Supporters of a national popular vote argue something must be done; the Electoral College disproportionately inflates the influence of rural areas while undervaluing the votes of cities. That, critics say, means devaluing the votes of many non-white voters too.

"It really does over-represent some sparsely populated states, and it provides some skew and bias to our system that I just don't think is healthy anymore," said Paul Gronke, a political scientist at Reed College.

Gronke notes, however, that there would be major administrative challenges if the U.S. ever got to the point of switching to a national popular vote.

Would the federal government get into the business of administering the elections, or leave that up to state and local officials, as it does today? Could Washington administer a national recount in the event of a close result?

"How would that work?" Gronke asks. "You look at the Florida situation we had in 2000 — that already took a lot of time and effort, but imagine if that was done across the country.
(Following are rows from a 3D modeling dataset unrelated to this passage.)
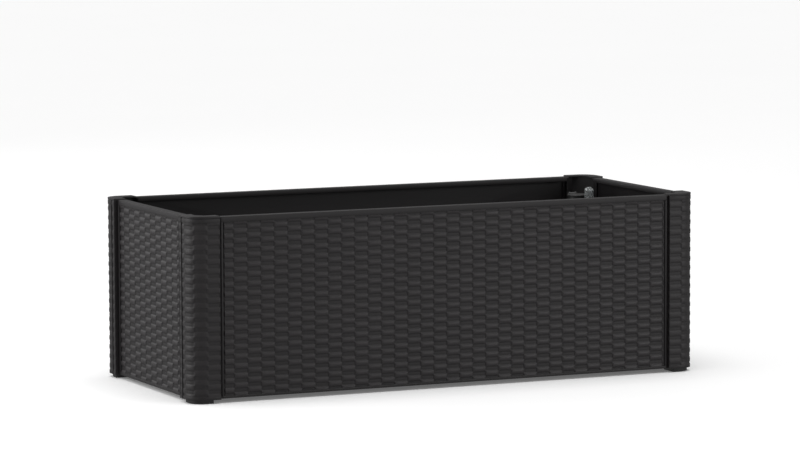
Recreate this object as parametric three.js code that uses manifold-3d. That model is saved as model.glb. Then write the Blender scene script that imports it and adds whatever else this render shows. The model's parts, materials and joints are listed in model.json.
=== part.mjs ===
// Low rectangular garden planter, moulded in a woven-strip pattern: four wall panels slide into four
// corner posts on short feet, and two water trays with lift-out soil platforms stand on cross beams.
// Millimetres, +X along the length, +Y to the rear, +Z up. The origin is on the ground under the centre.

import * as THREE from 'three';
import { mergeVertices } from 'three/addons/utils/BufferGeometryUtils.js';
import Module from 'manifold-3d';

const wasm = await Module();
wasm.setup();

// ---------------------------------------------------------------- driving dimensions

const LENGTH = 1000;
const DEPTH = 430;
const HEIGHT = 330;
const GAP = 0.3;                 // air left between two pieces that touch

const POST_WIDTH = 56;           // along each outer face, from the corner
const POST_RADIUS = 30;
const POST_WALL = 3;
const POST_BOTTOM = 7;
const POST_INNER = 13.5;         // depth of the post behind the wall panels
const WEB = 2.5;                 // inner walls of a post

const TOP_PLATE_CHAMFER = 12;    // inner corner of a post's top plate
const END_LINE = { from: 41.5, to: 45, depth: 1.6 };   // fine upright line on a post's end face

// A panel's tongue and the slot for it, measured in from the outer face, on the long walls and the ends.
const SLOT_BACK = 46.5;
const SLOT_ROOM = [3, 11.5];
const MOUTH_START = 53.5;
const SLOT_TOP = HEIGHT - 3;
const LONG = { face: 4.7, mouth: [5.9, 9.7], tongue: [6.4, 9.2] };
const END = { face: 7.9, mouth: [7.4, 11.2], tongue: [7.9, 10.7] };
const TONGUE_HEAD = [4.2, 10.8];
const HEAD_TIP = 48;
const HEAD_BACK = 52;
const TONGUE_ROOT = 3;           // how far a tongue runs into its panel
const TONGUE_TOP = SLOT_TOP - 1.3;

const PANEL_TOP = 328;
const PANEL_BOTTOM = 8;
const PANEL_WALL = 3;
const PANEL_EDGE = 59.5;         // woven field ends here, measured from the corner
const RIM_DEPTH = 23;            // top flange, measured in from the outer face
const RIM_LIP = 8;
const RIM_SKIN = 2.5;
const LEDGE_DEPTH = 20;          // bottom flange that carries the cross beams
const BAND_PROUD = 0.5;          // plain bands above and below the weave
const TOP_BAND = 9;
const BOTTOM_BAND = 4;
const RIM_END_GAP = 0.4;
const BOSS = { half: 20, depth: 22, skin: 6, drop: 24, hole: 2.9, holeDepth: 16 };

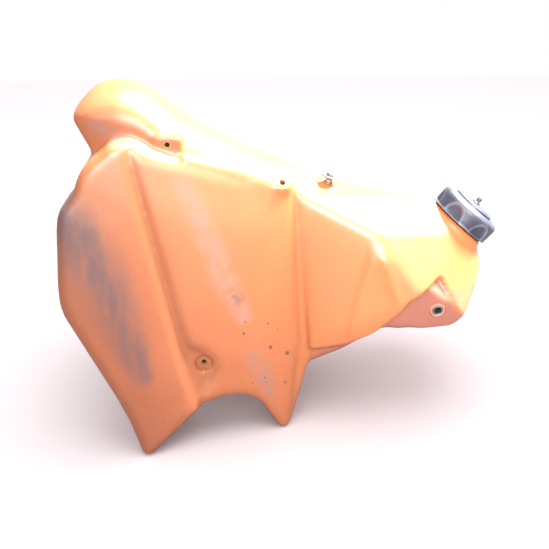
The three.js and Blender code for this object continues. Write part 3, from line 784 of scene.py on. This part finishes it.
# ---------------------------------------------------------------- materials
class Nodes:
    """A short way to write a material's node tree."""

    def __init__(self, name):
        self.material = bpy.data.materials.new(name)
        self.material.use_nodes = True
        self.tree = self.material.node_tree
        self.shader = self.tree.nodes["Principled BSDF"]
        self.position = self.add("ShaderNodeTexCoord").outputs["Object"]

    def add(self, kind, **settings):
        node = self.tree.nodes.new(kind)
        for key, value in settings.items():
            setattr(node, key, value)
        return node

    def link(self, source, target):
        if isinstance(source, (int, float)):
            target.default_value = source
        else:
            self.tree.links.new(source, target)

    def math(self, operation, a, b=0.0, clamp=False):
        node = self.add("ShaderNodeMath", operation=operation, use_clamp=clamp)
        self.link(a, node.inputs[0])
        self.link(b, node.inputs[1])
        return node.outputs[0]

    def scaled(self, scale):
        node = self.add("ShaderNodeMapping")
        node.inputs["Scale"].default_value = scale
        self.link(self.position, node.inputs["Vector"])
        return node.outputs[0]

    def noise(self, scale, detail=3.0, rough=0.5, stretch=(1, 1, 1)):
        node = self.add("ShaderNodeTexNoise")
        self.link(self.scaled(stretch), node.inputs["Vector"])
        node.inputs["Scale"].default_value = scale
        node.inputs["Detail"].default_value = detail
        node.inputs["Roughness"].default_value = rough
        return node.outputs["Fac"]

    def ramp(self, source, low, high, to_low=0.0, to_high=1.0):
        node = self.add("ShaderNodeMapRange", interpolation_type="SMOOTHSTEP")
        self.link(source, node.inputs["Value"])
        for key, value in (("From Min", low), ("From Max", high), ("To Min", to_low), ("To Max", to_high)):
            node.inputs[key].default_value = value
        return node.outputs[0]

    def mark(self, name):
        return self.add("ShaderNodeAttribute", attribute_name=name).outputs["Fac"]

    def mix(self, factor, first, second):
        node = self.add("ShaderNodeMix", data_type="RGBA")
        self.link(factor, node.inputs["Factor"])
        for value, target in ((first, node.inputs["A"]), (second, node.inputs["B"])):
            if isinstance(value, tuple):
                target.default_value = (*value, 1)
            else:
                self.link(value, target)
        return node.outputs["Result"]

    def bump(self, height, strength, distance=0.001):
        node = self.add("ShaderNodeBump")
        node.inputs["Strength"].default_value = strength
        node.inputs["Distance"].default_value = distance
        self.link(height, node.inputs["Height"])
        self.tree.links.new(node.outputs["Normal"], self.shader.inputs["Normal"])

    def speck(self, place, reach):
        node = self.add("ShaderNodeVectorMath", operation="DISTANCE")
        self.link(self.position, node.inputs[0])
        node.inputs[1].default_value = place
        return self.ramp(node.outputs["Value"], reach * 0.6, reach * 1.2, 1.0, 0.0)


def shell_material():
    n = Nodes("moulded_shell")
    broad = n.noise(7, 3)
    fine = n.noise(260, 4, 0.6)
    streaks = n.noise(60, 4, 0.6, (0.9, 0.3, 0.22))
    scratches = n.ramp(n.noise(46, 6, 0.75, (3.2, 1, 0.35)), 0.66, 0.74)
    # Painted light: a shaded tone low at the rear and a lit tone towards the front and top.
    shaded_tone = n.mix(n.ramp(broad, 0.3, 0.7), (0.160, 0.044, 0.018), (0.185, 0.054, 0.022))
    lit_tone = n.mix(n.ramp(broad, 0.3, 0.7), (0.36, 0.112, 0.036), (0.40, 0.128, 0.044))
    colour = n.mix(n.mark("painted_light_ramp"), shaded_tone, lit_tone)
    # Painted shade in the pocket and under the fold.
    colour = n.mix(n.math("MULTIPLY", n.mark("recess_shade"), 0.8), colour, (0.175, 0.066, 0.056))
    colour = n.mix(n.ramp(fine, 0.35, 0.75, 0, 0.05), colour, (0.46, 0.18, 0.08))
    colour = n.mix(n.math("MULTIPLY", scratches, 0.16), colour, (0.52, 0.27, 0.15))
    smear = n.math("MULTIPLY", n.mark("smear"), n.ramp(streaks, 0.30, 0.62, 0.35, 1.0))
    colour = n.mix(n.math("MULTIPLY", smear, 0.88), colour, (0.062, 0.037, 0.042))
    scuff = n.math("MULTIPLY", n.mark("scuff"), n.ramp(n.noise(90, 5, 0.65), 0.34, 0.62, 0.3, 1.0))
    colour = n.mix(n.math("MULTIPLY", scuff, 0.5), colour, (0.170, 0.105, 0.100))
    gouge = n.math("MULTIPLY", n.mark("gouge"), n.ramp(n.noise(190, 5, 0.7), 0.36, 0.56))
    colour = n.mix(n.math("MULTIPLY", gouge, 0.8), colour, (0.12, 0.052, 0.042))
    graze = n.math("MULTIPLY", n.mark("graze"), n.ramp(n.noise(240, 5, 0.75), 0.42, 0.60))
    colour = n.mix(n.math("MULTIPLY", graze, 0.75), colour, (0.125, 0.090, 0.090))
    smudge = n.math("MULTIPLY", n.mark("smudge"), n.ramp(n.noise(150, 5, 0.7), 0.35, 0.62))
    colour = n.mix(n.math("MULTIPLY", smudge, 0.7), colour, (0.19, 0.115, 0.11))
    specks = 0.0
    for x, z, reach in SPECKS:
        half = FACE_HALF + FACE_PER_X * x + FACE_PER_Z * z
        specks = n.math("MAXIMUM", specks, n.speck(to_metres((x, -half, z)), reach * MM))
    colour = n.mix(n.math("MULTIPLY", specks, 0.85), colour, (0.04, 0.026, 0.03))
    n.link(colour, n.shader.inputs["Base Color"])
    dull = n.math("ADD", n.math("MULTIPLY", scuff, 0.2), n.math("MULTIPLY", fine, 0.14))
    n.link(n.math("ADD", dull, 0.34), n.shader.inputs["Roughness"])
    n.shader.inputs["Subsurface Weight"].default_value = 0.12
    n.shader.inputs["Subsurface Radius"].default_value = (1.0, 0.35, 0.12)
    n.shader.inputs["Subsurface Scale"].default_value = 0.004
    height = n.math("ADD", n.math("MULTIPLY", fine, 0.5), n.math("MULTIPLY", scratches, -0.6))
    n.bump(height, 0.12, 0.0006)
    return n.material


def plastic_material(name, dark, light, roughness):
    n = Nodes(name)
    grain = n.noise(900, 3, 0.6)
    dust = n.noise(60, 4, 0.6)
    colour = n.mix(n.ramp(dust, 0.35, 0.7), dark, light)
    # Painted highlight: paler plastic along the cap's grip rims and round its foot.
    rim_highlight = n.math("MULTIPLY", n.mark("rim"), n.ramp(dust, 0.2, 0.6, 0.5, 1.0))
    n.link(n.mix(rim_highlight, colour, (0.24, 0.24, 0.29)), n.shader.inputs["Base Color"])
    n.link(n.math("ADD", n.math("MULTIPLY", dust, 0.15), roughness), n.shader.inputs["Roughness"])
    n.bump(grain, 0.25, 0.0003)
    return n.material


def metal_material(name, bright, dull, roughness):
    n = Nodes(name)
    wear = n.noise(160, 5, 0.65)
    n.link(n.mix(n.ramp(wear, 0.35, 0.68), bright, dull), n.shader.inputs["Base Color"])
    n.link(n.math("ADD", n.math("MULTIPLY", wear, 0.3), roughness), n.shader.inputs["Roughness"])
    n.shader.inputs["Metallic"].default_value = 1.0
    n.bump(n.noise(1400, 2, 0.5), 0.12, 0.0002)
    return n.material


def strainer_material():
    n = Nodes("strainer_mesh")
    weave = n.add("ShaderNodeTexVoronoi", feature="DISTANCE_TO_EDGE")
    n.link(n.scaled((1, 1, 1)), weave.inputs["Vector"])
    weave.inputs["Scale"].default_value = 1500
    lines = n.ramp(weave.outputs["Distance"], 0.02, 0.2)
    n.link(n.mix(lines, (0.82, 0.80, 0.72), (0.36, 0.35, 0.32)), n.shader.inputs["Base Color"])
    n.shader.inputs["Roughness"].default_value = 0.6
    n.bump(lines, -0.4, 0.0003)
    return n.material


MATERIALS = {
    "shell": shell_material(),
    "black_plastic": plastic_material(
        "black_moulding", (0.018, 0.021, 0.038), (0.034, 0.038, 0.062), 0.40),
    "rubber": plastic_material("rubber", (0.018, 0.018, 0.018), (0.04, 0.038, 0.036), 0.7),
    "grommet": plastic_material("grommet_rubber", (0.26, 0.115, 0.085), (0.36, 0.16, 0.11), 0.6),
    "brass": metal_material("tarnished_brass", (0.62, 0.45, 0.20), (0.30, 0.20, 0.10), 0.3),
    "steel": metal_material("zinc_steel", (0.30, 0.28, 0.28), (0.16, 0.15, 0.15), 0.34),
    "alloy": metal_material("cast_alloy", (0.62, 0.62, 0.64), (0.44, 0.44, 0.45), 0.42),
    "strainer": strainer_material(),
}

for subpart in frame["record"]["subparts"]:
    node = frame["nodes"][subpart["node"]]
    node.data.materials.clear()
    node.data.materials.append(MATERIALS[subpart["material_slot"]])
for piece, slot in (
    (skin, "shell"), (thread, "shell"), (cap, "black_plastic"), (disc, "black_plastic"),
    (nipple, "black_plastic"), (collar, "steel"), (washer, "steel"), (head, "steel"), (shank, "steel"),
):
    piece.data.materials.clear()
    piece.data.materials.append(MATERIALS[slot])
for side_name in SIDES:
    bpy.data.objects["grommet_" + side_name].data.materials.append(MATERIALS["grommet"])
    bpy.data.objects["bush_" + side_name].data.materials.append(MATERIALS["steel"])


# ---------------------------------------------------------------- stage and light
def add_floor():
    mesh = bpy.data.meshes.new("floor")
    size = 2
    corners = [(-size, -size, 0), (size, -size, 0), (size, size, 0), (-size, size, 0)]
    mesh.from_pydata(corners, [], [(0, 1, 2, 3)])
    floor = add_object("floor", mesh)
    n = Nodes("floor")
    n.link(n.mix(n.noise(3), (0.93, 0.84, 0.87), (0.95, 0.86, 0.89)), n.shader.inputs["Base Color"])
    n.shader.inputs["Roughness"].default_value = 0.8
    floor.data.materials.append(n.material)
    floor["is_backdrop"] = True


def add_light(name, kind, at, aim, power, colour, **settings):
    data = bpy.data.lights.new(name, kind)
    data.energy = power
    data.color = colour
    for key, value in settings.items():
        setattr(data, key, value)
    light = bpy.data.objects.new(name, data)
    light.location = at
    light.rotation_euler = (Vector(aim) - Vector(at)).to_track_quat("-Z", "Y").to_euler()
    bpy.context.scene.collection.objects.link(light)
    return light


add_floor()
# The key and the fill reach the tank only, so that the floor stays softly lit.
lit = bpy.data.collections.new("lit_by_key")
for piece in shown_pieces():
    lit.objects.link(piece)
key = add_light("key", "SUN", (1.1, 0.5, 1.8), (0, 0, 0.2), 44.0, (1.0, 0.97, 0.90),
                angle=math.radians(22))
fill = add_light("fill", "SPOT", (0.05, -0.95, 0.75), (0.10, -0.08, 0.22), 150, (1.0, 0.96, 0.90),
                 spot_size=math.radians(58), spot_blend=1.0, shadow_soft_size=0.2)
for light in (key, fill):
    light.light_linking.receiver_collection = lit
add_light("over", "AREA", (0.10, -0.10, 2.2), (0, 0, 0), 20, (1.0, 1.0, 1.0), shape="DISK", size=1.6)
world = bpy.data.worlds.new("world")
world.use_nodes = True
world.node_tree.nodes["Background"].inputs["Color"].default_value = (1, 1, 1, 1)
world.node_tree.nodes["Background"].inputs["Strength"].default_value = 1.0
bpy.context.scene.world = world
bpy.context.scene.view_settings.view_transform = "Standard"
It's just not clear how you could do that."

Gary Gregg, who leads the McConnell Center at the University of Louisville, says that if today's system over-privileges rural states, a national popular vote would be just as unfair in the opposite direction.

Trump made a similar argument earlier this week, warning that "smaller states & then entire Midwest would end up losing all power."

Gregg says that change would radicalize politics.

"The game will not be any longer to be a [politician who is] liberal but be able to appeal to a rural Ohioan," he said. "The game will be: Be a liberal — to the extent I can maximize votes in major urban centers."

Jacob Levy, of McGill University, disagreed with that argument.

"Precisely what it does is proportionately advantages where the people are," Levy said. "And places where there are more people become more important when you're counting votes."

Still, Levy said if he had to bet on whether the U.S. will still be using the Electoral College in 20 years — he thinks it will.